The objective is to play and win a table to place a scarab of the player's color inside each of the 4 Chambers in the game. While an exact roll is not needed to enter a Chamber, entry requires Treasure. Each Chamber can be entered as many times as the player likes and features a game of chance with a minimum wager, with players only allowed to enter if they have enough Treasures in their hand. Players cannot pass through a Chamber and move on to another in the same move, nor can they turn around inside a Chamber to move back onto the track. Once inside, players must stop and then lay a bet to try their luck at the table in that Chamber:

- The Servant's Chamber: In the Servant's Chamber, the minimum wager is 1 Treasure. One of the numbered dice is thrown. To beat the table, the player must roll an odd number.
- The High-Priest's Chamber: In the High-Priest's Chamber, the player must wager at least 2 Treasures. The player again rolls one of the numbered dice and must roll an even number to beat the table.
- The Queen's Chamber: In the Queen's Chamber, the player must wager at least 3 Treasure cards. The player tosses the provided coin. In a reversal of the phrase "Heads, I win, Tails, you lose", if the coin comes up Tails, the player wins; Heads, the player loses.
- The King's Chamber: The player must wager at least 4 Treasure cards in the King's Chamber. The player chooses 2 of the cards they have wagered to play with and rolls 1 of the symbol dice. If the symbol on the die matches either of the two cards, the player beats the table.

The first time a player beats the table in a Chamber, they place a scarab there. In instances where a player beats a table on return trips to Chambers where they already placed a scarab, they double their wager instead, meaning they keep their stake and take the same number of Treasures from the deck. In this way, a player can try and use the Chambers to earn extra Treasure (though it's always a gamble) and can go as high as they like on their stake each time, but must wager at least the minimum. Each time a player fails to beat a table, they lose their wager and must return the Treasures they wagered to the bottom of the deck. Players can stay inside a Chamber and try again on their next turn as long as they have enough Treasure for the minimum wager, otherwise they must leave on their next turn and continue clockwise around the board.

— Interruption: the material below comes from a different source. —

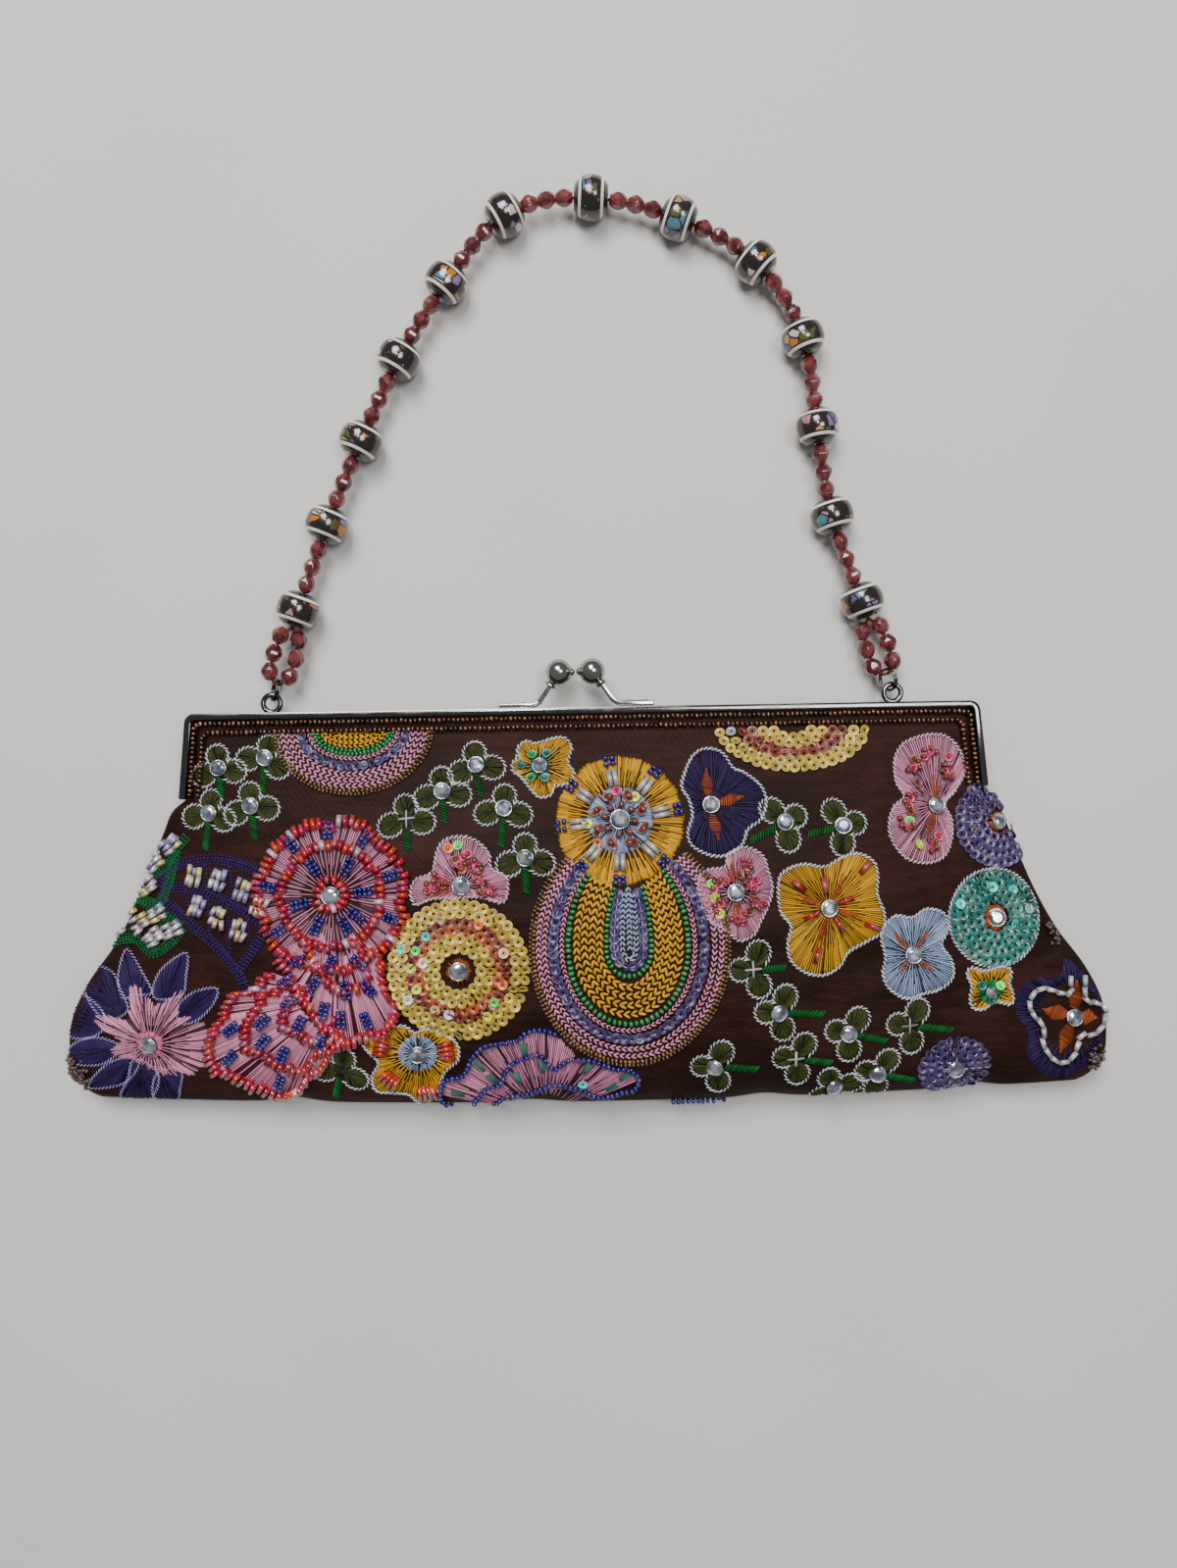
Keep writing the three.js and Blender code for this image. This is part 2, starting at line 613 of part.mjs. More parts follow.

As soon as a player has placed all 4 of their scarabs in the 4 Chambers and has 3 or more Treasures in their hand, they head for the Chamber with Khufu's Sarcophagus in it. As soon as they reach the Chamber, they press the Menu or Title button on the DVD remote to play Khufu's Ultimate Challenge, a round of pharaoh-style poker. This will also pause the countdown. First, Khufu shows his hand of 3 cards on-screen. Khufu's servant, Lucky (or another player if Lucky is facing the challenge), then shuffles all the player's Treasure cards and deals 5 cards face up or deals out as many as the player has if they only have 5 or less (i.e. if the player faces the challenge with only 4 Treasures, Lucky will deal all four and if the player only has 3, Lucky just deals all three). The aim is to create the strongest poker hand with the greatest number of matching symbols. The player chooses the best 3 cards to be their hand. They then roll both of the symbol dice. To make up their final hand, the player combines the symbols on the dice with the symbols on their 3 cards. They then also combine the same dice symbols with Khufu's cards on-screen to complete his hand. The hand ranking from best to worst is five of a kind down to one pair or less (only the number of matching symbols counts as the symbols themselves have no value, i.e. 5 Kings are equal to 5 Cats and so on); the best hand wins. If the player's hand is better than Khufu's, they take the DVD remote and select "Win", winning the game. If the player's hand is worse than Khufu's, they lose and must return the 3 Treasures they used to the bottom of the deck. If the player and Khufu's hands are both equal, the round ends in a draw. In the instance of a loss or draw, the player must select the "Lose/Draw" button, move their piece to the Curse space furthest from the Chamber the challenge was played in and the game continues as normal.

==Characters==
The seven Harbingers in the game are: Anne de Chantraine the witch; Baron Samedi the zombie; Elizabeth Bathory the vampire; Gevaudan the werewolf; Helin the poltergeist; and Medusa the gorgon. Each of the Harbingers is based on either a real person or a myth, except for Helin. Helin, literally "in hell" reversed, is the only Harbinger entirely created by Brett Clements. Helin is also the only character with barely any background information, because Brett wanted players to use their own imagination for this character. Baron Samedi got his name from the ancient Arawak Indian God of the Dead. Anne de Chantraine is based on a 21-year-old French lady who was burned at the stake for witchcraft. Elizabeth Bathory is based on a serial killer who is believed to have murdered and drunk the blood of about six hundred and fifty virgin girls. Gevaudan is based around a man who was hunted by armies of people for supposedly carrying the sickness of lycanthropy. Medusa was a gorgon who went on a rampage turning people into stone after her hair was transformed into snakes. The final character in the game is Khufu and is based on the Fourth Dynasty Egyptian pharaoh, Khufu.